Aïcha Aouad (chorégraphe): “Le Maroc, un vivier pour le monde du cirque et de la danse contemporaine”

Publié le
aicha aouad 3

Pour sa 3e édition, le festival culinaire et artistique “L’Olive au cœur” qui s’est déroulé du 9 au 19 novembre 2023 à Fès, a connu un joli succès avec cette année un programme étendu sur six jours et organisé sur les sites traditionnels du festival et dans la médina. Rencontre avec Aïcha Aouad, danseuse chorégraphe franco-marocaine qui a qui a monté à cette occasion le spectacle “L’Escale FEStive”.

Porté par l’association marocaine d’aides aux enfants en situation précaire, ce festival était aussi l’occasion pour les apprentis de l’école Kan Ya Makan Rdda d’exprimer leur savoir-faire et leur potentiel afin de contribuer à la dynamisation de la vie culturelle locale.

Au programme : des spectacles, des conférences, des démonstrations de production d’huile d’olive par pressage au domaine Noor Fès ou encore des dégustations avec les apprentis de l’École des Arts culinaires de l’École Moulay Ali Chrif, encadrés par des chefs français et internationaux de renom.

Le spectacle itinérant baptisé “L’escale FEStive” dans le quartier de Lalla Yeddouna près de Rcif a mis en lumière le patrimoine local à travers les arts vivants et la gastronomie. Interview avec Aïcha Aouad, danseuse chorégraphe franco-marocaine qui dirige la compagnie “La rose des vents” à Aix-en-Provence.

 

H24Info. Vous avez présenté un très beau spectacle au festival l’Olive au cœur, quel bilan en tirez-vous ?

Aïcha Aouad : Je suis ravie de l’accueil chaleureux du public lors de ces six représentations à Fès à Dar Laraki. Le bilan de ce projet est vraiment positif.
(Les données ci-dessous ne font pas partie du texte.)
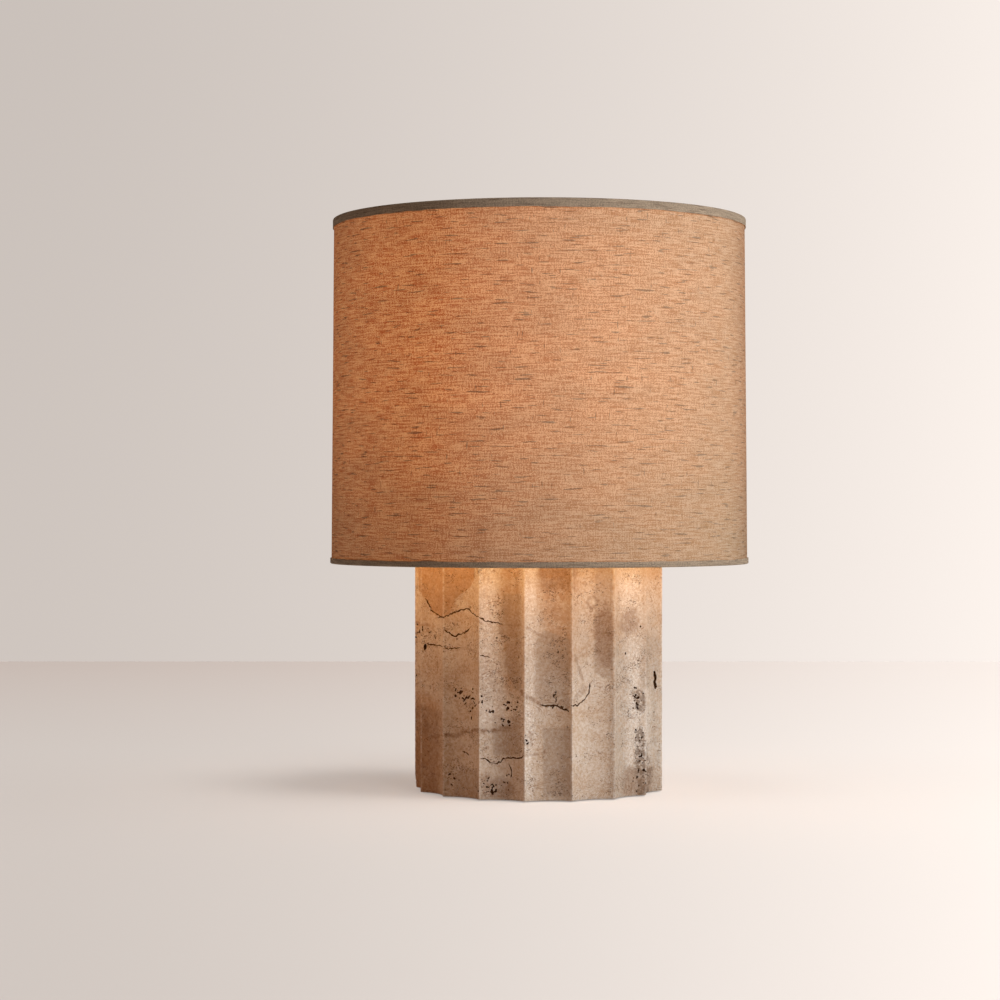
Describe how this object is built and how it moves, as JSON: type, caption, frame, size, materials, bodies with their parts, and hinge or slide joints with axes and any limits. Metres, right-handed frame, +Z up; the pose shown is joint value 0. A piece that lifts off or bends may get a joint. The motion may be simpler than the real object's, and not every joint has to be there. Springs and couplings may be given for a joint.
{
  "type": "table lamp",
  "caption": "Column table lamp: hollow fluted stone column, drum shade of slubbed linen, harp, socket with turn key and bulb.",
  "frame": {"origin": "centre of the felt's underside, on the lamp's axis, at table level", "axes": "+Z up along the lamp's axis; -Y is the front, where the switch key points; +Y is the back, with the cord inlet; +X to the right"},
  "size_m": [0.305, 0.305, 0.415],
  "materials": {
    "travertine": "honed, unfilled, open pits",
    "linen": "slubbed plain weave, lit from inside",
    "trim_tape": "folded bias tape",
    "shade_lining": "translucent styrene sheet",
    "felt": "pressed felt",
    "antique_brass": "brushed and lacquered",
    "socket_brass": "plated, bright",
    "nickel_wire": "plated wire",
    "zinc_steel": "zinc plated",
    "black_phenolic": "moulded",
    "card": "pressed card tube",
    "inlet_rubber": "moulded",
    "frosted_glass": "etched inside, lit warm white",
    "stem_glass": "clear",
    "bulb_aluminium": "rolled thread",
    "tungsten": "drawn wire"
  },
  "bodies": {
    "base": {"column": "travertine", "foot_felt": "felt", "base_plate": "zinc_steel", "base_washer": "zinc_steel", "base_nut": "zinc_steel", "cord_grommet": "inlet_rubber", "lamp_pipe": "zinc_steel", "column_cap": "antique_brass", "neck": "antique_brass", "harp_saddle": "nickel_wire", "harp": "nickel_wire", "harp_post": "nickel_wire", "socket_cap": "socket_brass", "socket_set_screw": "zinc_steel", "socket_shell": "socket_brass", "socket_card": "card", "socket_core": "black_phenolic", "terminal_screws": "socket_brass", "thread_shell": "socket_brass", "centre_contact": "socket_brass"},
    "shade": {"shade_cover": "linen", "shade_liner": "shade_lining", "shade_top_trim": "trim_tape", "shade_bottom_trim": "trim_tape", "shade_top_ring": "nickel_wire", "shade_bottom_ring": "nickel_wire", "shade_washer": "nickel_wire", "shade_spider": "nickel_wire"},
    "finial": {"finial": "antique_brass"},
    "bulb": {"bulb_tip": "bulb_aluminium", "bulb_insulator": "black_phenolic", "bulb_cap": "bulb_aluminium", "bulb_globe": "frosted_glass", "bulb_stem": "stem_glass", "bulb_filament": "tungsten"},
    "switch_key": {"switch_shaft": "socket_brass", "switch_knob": "black_phenolic"},
    "sleeve_left": {"harp_sleeve_left": "nickel_wire"},
    "sleeve_right": {"harp_sleeve_right": "nickel_wire"}
  },
  "joints": [
    {"name": "shade_turn", "type": "hinge", "parent": "base", "child": "shade", "pos_m": [0, 0, 0.3992], "axis": [0, 0, 1], "continuous": true},
    {"name": "finial_turn", "type": "hinge", "parent": "base", "child": "finial", "pos_m": [0, 0, 0.405], "axis": [0, 0, 1], "continuous": true},
    {"name": "bulb_turn", "type": "hinge", "parent": "base", "child": "bulb", "pos_m": [0, 0, 0.262], "axis": [0, 0, 1], "continuous": true},
    {"name": "switch_turn", "type": "hinge", "parent": "base", "child": "switch_key", "pos_m": [0, -0.02, 0.2388], "axis": [0, -1, 0], "continuous": true},
    {"name": "sleeve_left_slide", "type": "slide", "parent": "base", "child": "sleeve_left", "axis": [0, 0, 1], "range_m": [0, 0.014]},
    {"name": "sleeve_right_slide", "type": "slide", "parent": "base", "child": "sleeve_right", "axis": [0, 0, 1], "range_m": [0, 0.014]}
  ]
}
Le festival “L’Olive au cœur”, organisé et pensé par l’association d’aide aux enfants en situation précaire (AMESIP), est un projet fédérateur qui accompagne concrètement la réinsertion sociale de ces jeunes, leurs formations ou encore leur professionnalisation dans leur domaine respectif (art du cirque du mouvement, arts culinaires, régie son lumière etc…)

Les 25 jeunes que j’ai eu l’occasion de réunir ont répondu merveilleusement à cette dynamique de groupe et à cet élan collectif.  Tout le monde s’est mobilisé durant 40 jours pour donner le meilleur de soi en traversant des creux de vagues, des joies, des peines, mais tout en œuvrant collectivement avec passion et en acceptant que la vie soit « mouvement fragile » .

Cette expérience commune à la fois artistique et humaine a été très forte et restera inscrite dans nos mémoires.

aicha aouad

Pendant les répétitions.

Vous avez rassemblé une trentaine de jeunes artistes venus d’horizons divers, parfois opposés.

Les jeunes rassemblées autour du projet sont tous issus des écoles Moulay Ali Chérif de Fès et de l’école nationale du cirque Shems’y à Salé. Ont rejoint par la suite le projet, des danseurs et collaborateurs artistiques de la compagnie Rose des vents venus de France pour l’occasion : ils étaient là pour transmettre un savoir-faire comme l’art du jonglage, la confection de marionnettes, ou fusionner avec des musiciens locaux…  Et certains ont participé pleinement au spectacle en suscitant de vraies rencontres et beaux partages.

 

Quelle a été la recette pour que la magie opère ?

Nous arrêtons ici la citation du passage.